Titus Andronicus
The Most Lamentable Tragedy (2015)
C.M. Crockford
The Most Lamentable Tragedy, a concept album that's more than 90 minutes long, is Titus Andronicus' most ambitious and challenging album, which is saying something for a band that produced The Monitor. But at this point with TItus, you're either in or out when it comes to Patrick Stickle's existential depression and rock n' roll ecstasy. This isn't a band that you're lukewarm on; they fulfill the "our band could be your life" maxim of Michael Azerrad's famous 80s college rock book and "History Lesson Part 1" with gusto and a charged up power, "the font of madness and misery" as Stickles yelps on "Funny Feeling". This is an album of passion, resolve, and genuine despair counteracted by the sheer exhilaration of the songs, the urgency with which they're played and with which Stickles yowls, hollers, and finds his barbaric yawp (this is the kind of band where you have to reference Whitman in a review, damn it).
And it's purposefully a refutation musically of Local Business, an album that was just fine but felt too simplified for a punk band that couldn't be a bar band by their very nature. Like The Airing of Grievances and The Monitor then, Tragedy has more multi-part songs, the continuation of "No Future" in Part IV/V, and a strong if thin concept album in it's manic depressive hero who struggles with his condition and a mysterious Doppelganger a la The Double: "I went to bed one night and he took my place/He don't act like me but we look alike". Despite the solitary nature of the lyrics though, the album is elevated so much by feeling like a full band effort, from the big drunk sing-along vocals on "Auld Lang Syne" and "Fatal Flaw" (my favorite song on the album, a glorious pub-rock basher) to the fantastic playing here. From Owen Pallett on viola to the soaring, Thin Lizzy/arena rock guitar of Stickles, Jonah Maurer, and Adam Reich, the whole band is on display in all their glory. Stickles may be driving the projects but the musicians here are clearly some of the best in indie and punk.

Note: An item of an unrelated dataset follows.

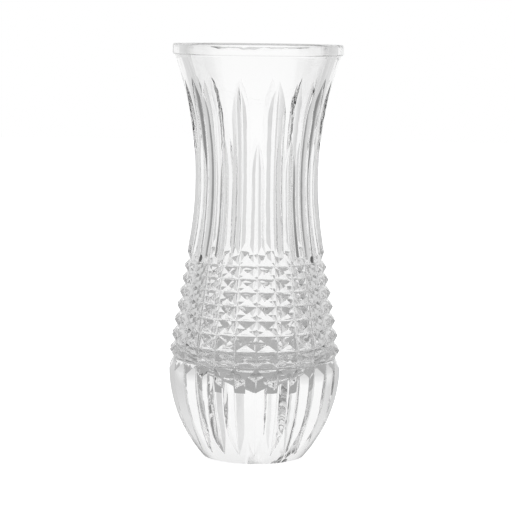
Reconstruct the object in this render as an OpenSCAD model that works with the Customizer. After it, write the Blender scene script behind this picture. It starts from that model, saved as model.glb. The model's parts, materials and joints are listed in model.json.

But this is also a step up from The Monitor musically - the sound ranges from the classic Springsteen punk Titus has been writing for years to a straight up pop punk love song (the endlessly playable "Come on SIobhan") and into weirder territory. The opening and closing songs are ambient pieces of near silence a la John Cage (suggesting the Hero's sleep or peace?) while the climactic 'Stable Boy' is an unhinged, bleak portrait of mental imprisonment set only to Stickle's voice and a harmonium. I'd argue it's a huge breakthrough for Stickles where "More Perfect Union" is ambitious but is one of the few songs that falls flat in it's ponderousness. Three songs are also covers of Daniel Johnston, "Auld Lang Syne" and a fast-loud "Pair of Brown Eyes", a first for the band that works perfectly. One song is literally an "Intermission" and it still works strangely well.
The Most Lamentable Tragedy isn't perfect or even easy to get through but it's an often brilliant album that is confessional, gripping, and often really, really fun. It hop skips between ideas and genres but most of all it's breathless, pointed punk rock n' roll that was written because it needed to be heard. For awhile now, Titus Andronicus was one of the most important indie bands in the country, but this album firmly stakes their claim as one of the most important rock bands.